• **Written task**: Each of the entries should be retyped precisely as it appears.

(Entries with model source code)
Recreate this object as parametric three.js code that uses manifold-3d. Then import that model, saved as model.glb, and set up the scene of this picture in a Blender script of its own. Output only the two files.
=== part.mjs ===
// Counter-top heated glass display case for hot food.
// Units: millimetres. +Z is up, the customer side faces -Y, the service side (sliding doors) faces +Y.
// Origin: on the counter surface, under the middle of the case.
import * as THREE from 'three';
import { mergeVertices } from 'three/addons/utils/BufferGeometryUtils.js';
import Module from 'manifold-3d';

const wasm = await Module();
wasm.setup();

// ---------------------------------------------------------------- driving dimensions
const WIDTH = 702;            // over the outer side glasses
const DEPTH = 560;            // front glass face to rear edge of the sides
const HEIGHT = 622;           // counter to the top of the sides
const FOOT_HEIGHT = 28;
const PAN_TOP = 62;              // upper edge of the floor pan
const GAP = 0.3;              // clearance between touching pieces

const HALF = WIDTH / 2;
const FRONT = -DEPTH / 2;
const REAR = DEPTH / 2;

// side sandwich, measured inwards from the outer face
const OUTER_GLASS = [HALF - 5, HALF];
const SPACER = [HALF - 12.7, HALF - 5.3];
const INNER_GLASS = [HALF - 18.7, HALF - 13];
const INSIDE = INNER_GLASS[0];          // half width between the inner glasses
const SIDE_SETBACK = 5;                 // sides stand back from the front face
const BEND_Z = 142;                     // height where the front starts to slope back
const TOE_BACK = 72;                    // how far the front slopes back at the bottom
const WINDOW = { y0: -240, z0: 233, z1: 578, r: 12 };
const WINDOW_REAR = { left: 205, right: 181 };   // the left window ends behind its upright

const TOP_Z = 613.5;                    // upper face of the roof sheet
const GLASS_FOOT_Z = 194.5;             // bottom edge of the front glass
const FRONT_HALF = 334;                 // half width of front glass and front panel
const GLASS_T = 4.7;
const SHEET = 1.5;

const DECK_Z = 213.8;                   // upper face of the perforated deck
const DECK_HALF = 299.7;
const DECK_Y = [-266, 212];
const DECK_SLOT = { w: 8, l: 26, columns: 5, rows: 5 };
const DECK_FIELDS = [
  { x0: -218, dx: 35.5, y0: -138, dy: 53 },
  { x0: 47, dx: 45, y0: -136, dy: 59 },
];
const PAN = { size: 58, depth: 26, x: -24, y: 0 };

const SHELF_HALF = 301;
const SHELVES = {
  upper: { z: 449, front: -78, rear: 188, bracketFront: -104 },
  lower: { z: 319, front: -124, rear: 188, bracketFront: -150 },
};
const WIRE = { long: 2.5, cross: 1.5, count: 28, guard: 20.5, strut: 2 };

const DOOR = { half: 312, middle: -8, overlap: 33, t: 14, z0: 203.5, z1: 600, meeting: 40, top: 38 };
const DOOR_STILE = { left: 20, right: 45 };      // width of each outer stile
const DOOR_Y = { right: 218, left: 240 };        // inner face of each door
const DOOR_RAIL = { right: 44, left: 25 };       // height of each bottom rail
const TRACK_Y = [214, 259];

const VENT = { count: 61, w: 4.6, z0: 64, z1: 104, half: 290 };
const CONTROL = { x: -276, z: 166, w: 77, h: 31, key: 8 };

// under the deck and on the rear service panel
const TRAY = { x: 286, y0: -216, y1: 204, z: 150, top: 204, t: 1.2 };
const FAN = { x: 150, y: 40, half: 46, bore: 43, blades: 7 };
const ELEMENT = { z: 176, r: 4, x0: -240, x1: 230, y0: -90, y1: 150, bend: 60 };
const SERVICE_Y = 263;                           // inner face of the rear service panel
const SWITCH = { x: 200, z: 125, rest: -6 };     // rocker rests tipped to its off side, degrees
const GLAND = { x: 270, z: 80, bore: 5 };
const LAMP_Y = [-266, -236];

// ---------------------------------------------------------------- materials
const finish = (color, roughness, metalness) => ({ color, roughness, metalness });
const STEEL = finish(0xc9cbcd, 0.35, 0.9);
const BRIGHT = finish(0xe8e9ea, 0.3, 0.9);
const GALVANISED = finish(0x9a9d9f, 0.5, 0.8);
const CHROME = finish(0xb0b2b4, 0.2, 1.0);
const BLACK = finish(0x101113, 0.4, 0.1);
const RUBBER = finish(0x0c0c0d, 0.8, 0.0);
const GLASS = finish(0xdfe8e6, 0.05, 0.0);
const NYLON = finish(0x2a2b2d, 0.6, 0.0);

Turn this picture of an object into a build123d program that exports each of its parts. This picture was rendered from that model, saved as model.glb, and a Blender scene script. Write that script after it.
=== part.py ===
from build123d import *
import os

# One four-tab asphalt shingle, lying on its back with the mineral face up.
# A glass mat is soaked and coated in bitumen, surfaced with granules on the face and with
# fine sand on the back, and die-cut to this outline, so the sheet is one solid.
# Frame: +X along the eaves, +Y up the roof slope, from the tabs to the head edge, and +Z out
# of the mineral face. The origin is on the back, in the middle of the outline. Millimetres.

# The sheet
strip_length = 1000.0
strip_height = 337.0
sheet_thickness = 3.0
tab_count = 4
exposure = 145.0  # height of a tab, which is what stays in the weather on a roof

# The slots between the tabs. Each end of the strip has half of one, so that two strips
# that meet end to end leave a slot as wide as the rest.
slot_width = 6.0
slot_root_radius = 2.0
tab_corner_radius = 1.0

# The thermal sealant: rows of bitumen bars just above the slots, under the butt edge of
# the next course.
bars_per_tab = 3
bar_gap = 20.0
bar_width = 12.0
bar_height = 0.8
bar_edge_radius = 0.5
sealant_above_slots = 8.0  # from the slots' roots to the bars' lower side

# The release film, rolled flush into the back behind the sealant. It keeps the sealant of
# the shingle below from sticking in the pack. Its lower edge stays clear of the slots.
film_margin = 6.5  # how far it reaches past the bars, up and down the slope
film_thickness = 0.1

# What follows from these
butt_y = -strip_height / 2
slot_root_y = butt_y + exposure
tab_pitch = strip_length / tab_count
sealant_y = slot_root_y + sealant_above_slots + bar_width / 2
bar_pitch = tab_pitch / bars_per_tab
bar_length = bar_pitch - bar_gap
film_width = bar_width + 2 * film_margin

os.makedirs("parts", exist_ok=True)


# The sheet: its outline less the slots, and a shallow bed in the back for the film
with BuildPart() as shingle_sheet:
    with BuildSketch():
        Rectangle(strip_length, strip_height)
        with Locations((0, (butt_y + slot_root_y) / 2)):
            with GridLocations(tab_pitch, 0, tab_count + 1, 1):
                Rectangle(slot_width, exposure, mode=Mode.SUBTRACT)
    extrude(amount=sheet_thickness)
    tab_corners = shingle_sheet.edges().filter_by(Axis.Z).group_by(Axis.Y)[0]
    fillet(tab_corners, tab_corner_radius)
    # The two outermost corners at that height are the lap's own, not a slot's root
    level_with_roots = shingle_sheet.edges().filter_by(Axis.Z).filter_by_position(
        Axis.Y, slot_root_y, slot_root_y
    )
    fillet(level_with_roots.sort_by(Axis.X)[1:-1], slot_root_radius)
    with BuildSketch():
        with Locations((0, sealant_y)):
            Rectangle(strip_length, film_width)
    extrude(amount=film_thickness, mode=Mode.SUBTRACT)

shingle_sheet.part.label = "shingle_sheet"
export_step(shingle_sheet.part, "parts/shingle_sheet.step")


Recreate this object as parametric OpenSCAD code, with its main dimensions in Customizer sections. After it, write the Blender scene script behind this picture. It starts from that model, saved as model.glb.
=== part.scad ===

• **Answer for the task**:
Recreate this object as parametric three.js code that uses manifold-3d. Then import that model, saved as model.glb, and set up the scene of this picture in a Blender script of its own. Output only the two files.
=== part.mjs ===
// Counter-top heated glass display case for hot food.
// Units: millimetres. +Z is up, the customer side faces -Y, the service side (sliding doors) faces +Y.
// Origin: on the counter surface, under the middle of the case.
import * as THREE from 'three';
import { mergeVertices } from 'three/addons/utils/BufferGeometryUtils.js';
import Module from 'manifold-3d';

const wasm = await Module();
wasm.setup();

// ---------------------------------------------------------------- driving dimensions
const WIDTH = 702;            // over the outer side glasses
const DEPTH = 560;            // front glass face to rear edge of the sides
const HEIGHT = 622;           // counter to the top of the sides
const FOOT_HEIGHT = 28;
const PAN_TOP = 62;              // upper edge of the floor pan
const GAP = 0.3;              // clearance between touching pieces

const HALF = WIDTH / 2;
const FRONT = -DEPTH / 2;
const REAR = DEPTH / 2;

// side sandwich, measured inwards from the outer face
const OUTER_GLASS = [HALF - 5, HALF];
const SPACER = [HALF - 12.7, HALF - 5.3];
const INNER_GLASS = [HALF - 18.7, HALF - 13];
const INSIDE = INNER_GLASS[0];          // half width between the inner glasses
const SIDE_SETBACK = 5;                 // sides stand back from the front face
const BEND_Z = 142;                     // height where the front starts to slope back
const TOE_BACK = 72;                    // how far the front slopes back at the bottom
const WINDOW = { y0: -240, z0: 233, z1: 578, r: 12 };
const WINDOW_REAR = { left: 205, right: 181 };   // the left window ends behind its upright

const TOP_Z = 613.5;                    // upper face of the roof sheet
const GLASS_FOOT_Z = 194.5;             // bottom edge of the front glass
const FRONT_HALF = 334;                 // half width of front glass and front panel
const GLASS_T = 4.7;
const SHEET = 1.5;

const DECK_Z = 213.8;                   // upper face of the perforated deck
const DECK_HALF = 299.7;
const DECK_Y = [-266, 212];
const DECK_SLOT = { w: 8, l: 26, columns: 5, rows: 5 };
const DECK_FIELDS = [
  { x0: -218, dx: 35.5, y0: -138, dy: 53 },
  { x0: 47, dx: 45, y0: -136, dy: 59 },
];
const PAN = { size: 58, depth: 26, x: -24, y: 0 };

const SHELF_HALF = 301;
const SHELVES = {
  upper: { z: 449, front: -78, rear: 188, bracketFront: -104 },
  lower: { z: 319, front: -124, rear: 188, bracketFront: -150 },
};
const WIRE = { long: 2.5, cross: 1.5, count: 28, guard: 20.5, strut: 2 };

const DOOR = { half: 312, middle: -8, overlap: 33, t: 14, z0: 203.5, z1: 600, meeting: 40, top: 38 };
const DOOR_STILE = { left: 20, right: 45 };      // width of each outer stile
const DOOR_Y = { right: 218, left: 240 };        // inner face of each door
const DOOR_RAIL = { right: 44, left: 25 };       // height of each bottom rail
const TRACK_Y = [214, 259];

const VENT = { count: 61, w: 4.6, z0: 64, z1: 104, half: 290 };
const CONTROL = { x: -276, z: 166, w: 77, h: 31, key: 8 };

// under the deck and on the rear service panel
const TRAY = { x: 286, y0: -216, y1: 204, z: 150, top: 204, t: 1.2 };
const FAN = { x: 150, y: 40, half: 46, bore: 43, blades: 7 };
const ELEMENT = { z: 176, r: 4, x0: -240, x1: 230, y0: -90, y1: 150, bend: 60 };
const SERVICE_Y = 263;                           // inner face of the rear service panel
const SWITCH = { x: 200, z: 125, rest: -6 };     // rocker rests tipped to its off side, degrees
const GLAND = { x: 270, z: 80, bore: 5 };
const LAMP_Y = [-266, -236];

// ---------------------------------------------------------------- materials
const finish = (color, roughness, metalness) => ({ color, roughness, metalness });
const STEEL = finish(0xc9cbcd, 0.35, 0.9);
const BRIGHT = finish(0xe8e9ea, 0.3, 0.9);
const GALVANISED = finish(0x9a9d9f, 0.5, 0.8);
const CHROME = finish(0xb0b2b4, 0.2, 1.0);
const BLACK = finish(0x101113, 0.4, 0.1);
const RUBBER = finish(0x0c0c0d, 0.8, 0.0);
const GLASS = finish(0xdfe8e6, 0.05, 0.0);
const NYLON = finish(0x2a2b2d, 0.6, 0.0);

Turn this picture of an object into a build123d program that exports each of its parts. This picture was rendered from that model, saved as model.glb, and a Blender scene script. Write that script after it.
=== part.py ===
from build123d import *
import os

# One four-tab asphalt shingle, lying on its back with the mineral face up.
# A glass mat is soaked and coated in bitumen, surfaced with granules on the face and with
# fine sand on the back, and die-cut to this outline, so the sheet is one solid.
# Frame: +X along the eaves, +Y up the roof slope, from the tabs to the head edge, and +Z out
# of the mineral face. The origin is on the back, in the middle of the outline. Millimetres.

# The sheet
strip_length = 1000.0
strip_height = 337.0
sheet_thickness = 3.0
tab_count = 4
exposure = 145.0  # height of a tab, which is what stays in the weather on a roof

# The slots between the tabs. Each end of the strip has half of one, so that two strips
# that meet end to end leave a slot as wide as the rest.
slot_width = 6.0
slot_root_radius = 2.0
tab_corner_radius = 1.0

# The thermal sealant: rows of bitumen bars just above the slots, under the butt edge of
# the next course.
bars_per_tab = 3
bar_gap = 20.0
bar_width = 12.0
bar_height = 0.8
bar_edge_radius = 0.5
sealant_above_slots = 8.0  # from the slots' roots to the bars' lower side

# The release film, rolled flush into the back behind the sealant. It keeps the sealant of
# the shingle below from sticking in the pack. Its lower edge stays clear of the slots.
film_margin = 6.5  # how far it reaches past the bars, up and down the slope
film_thickness = 0.1

# What follows from these
butt_y = -strip_height / 2
slot_root_y = butt_y + exposure
tab_pitch = strip_length / tab_count
sealant_y = slot_root_y + sealant_above_slots + bar_width / 2
bar_pitch = tab_pitch / bars_per_tab
bar_length = bar_pitch - bar_gap
film_width = bar_width + 2 * film_margin

os.makedirs("parts", exist_ok=True)


# The sheet: its outline less the slots, and a shallow bed in the back for the film
with BuildPart() as shingle_sheet:
    with BuildSketch():
        Rectangle(strip_length, strip_height)
        with Locations((0, (butt_y + slot_root_y) / 2)):
            with GridLocations(tab_pitch, 0, tab_count + 1, 1):
                Rectangle(slot_width, exposure, mode=Mode.SUBTRACT)
    extrude(amount=sheet_thickness)
    tab_corners = shingle_sheet.edges().filter_by(Axis.Z).group_by(Axis.Y)[0]
    fillet(tab_corners, tab_corner_radius)
    # The two outermost corners at that height are the lap's own, not a slot's root
    level_with_roots = shingle_sheet.edges().filter_by(Axis.Z).filter_by_position(
        Axis.Y, slot_root_y, slot_root_y
    )
    fillet(level_with_roots.sort_by(Axis.X)[1:-1], slot_root_radius)
    with BuildSketch():
        with Locations((0, sealant_y)):
            Rectangle(strip_length, film_width)
    extrude(amount=film_thickness, mode=Mode.SUBTRACT)

shingle_sheet.part.label = "shingle_sheet"
export_step(shingle_sheet.part, "parts/shingle_sheet.step")


Recreate this object as parametric OpenSCAD code, with its main dimensions in Customizer sections. After it, write the Blender scene script behind this picture. It starts from that model, saved as model.glb.
=== part.scad ===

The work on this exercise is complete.